For some parents in the district, the balance between the educational benefits of technology versus old-fashioned teaching methods is only beginning to come into focus. “I’m still not really sure about Promethean Boards,” says Jenn Sickala, a district parent who has children at Highbridge Hill, Boynton Middle School, and Mascenic High. Sickala says she doesn’t have a deep enough understanding of how the boards work to cast judgment. “I have my concerns as far as, is technology really reliable? What if it breaks down?
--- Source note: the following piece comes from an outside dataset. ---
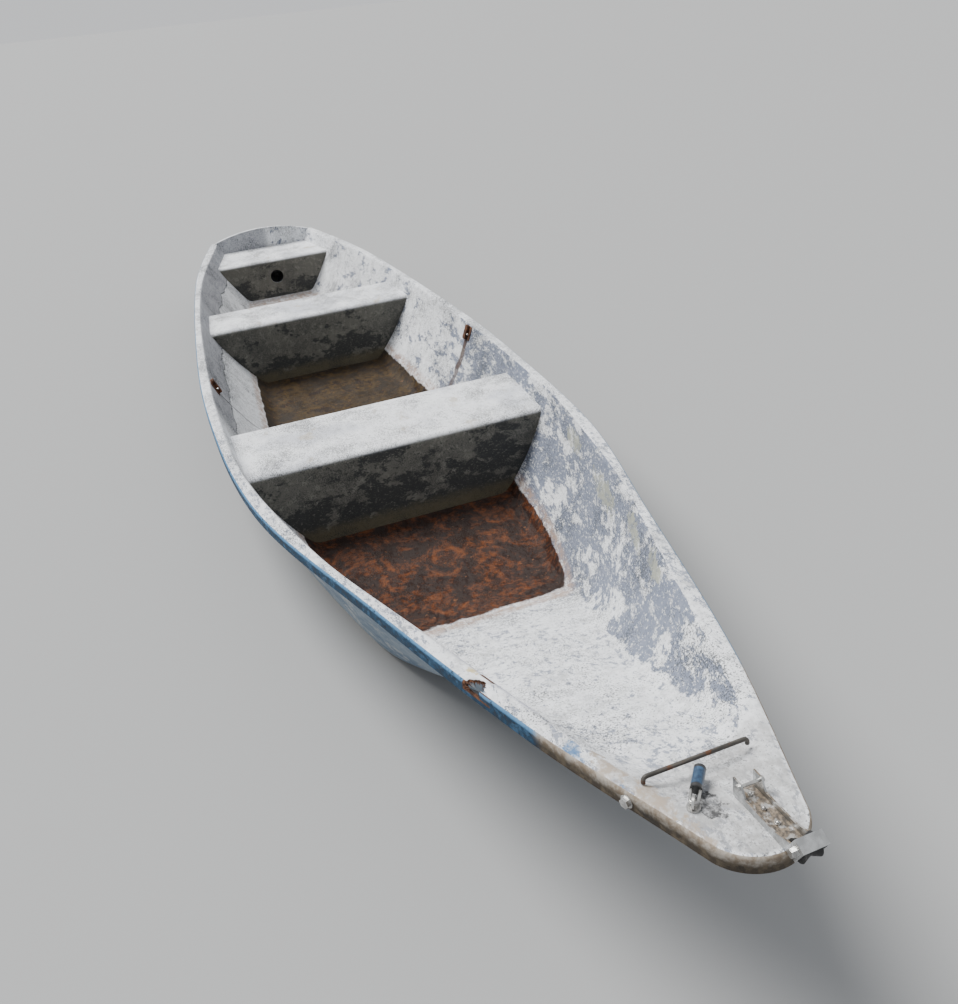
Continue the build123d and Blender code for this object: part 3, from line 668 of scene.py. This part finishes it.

But I have a trust in the teachers.”

“Technology is wonderful, but it can’t replace teaching,” Sickala says.

Despite elementary students’ almost constant contact with a glowing screen, Dreyer says there’s a balance in the schools’ curricula.

“My father used to say that every excess is a vice,” she says. “And in all fairness, we have the kids on a screen, but we don’t have them on a screen all day,” Dreyer says. “We’re doing more reading and more mathematics and more oral mathematics than probably any other district that I know of.”

In the Highbridge Hill library, Librarian Joan Blanchard pulls a book out of a newly built bookcase.

“The other night, during our Showcase of Learning, a family came in here with their kids,” Blanchard says. “The father got onto our computer data base with his two sons. And then the mother read them this book. It was so sweet.”

Saari takes the book in her hands. “I would hate to see all this replaced by screens,” she says, gesturing to the stacks. “You’ve got to have a balance.”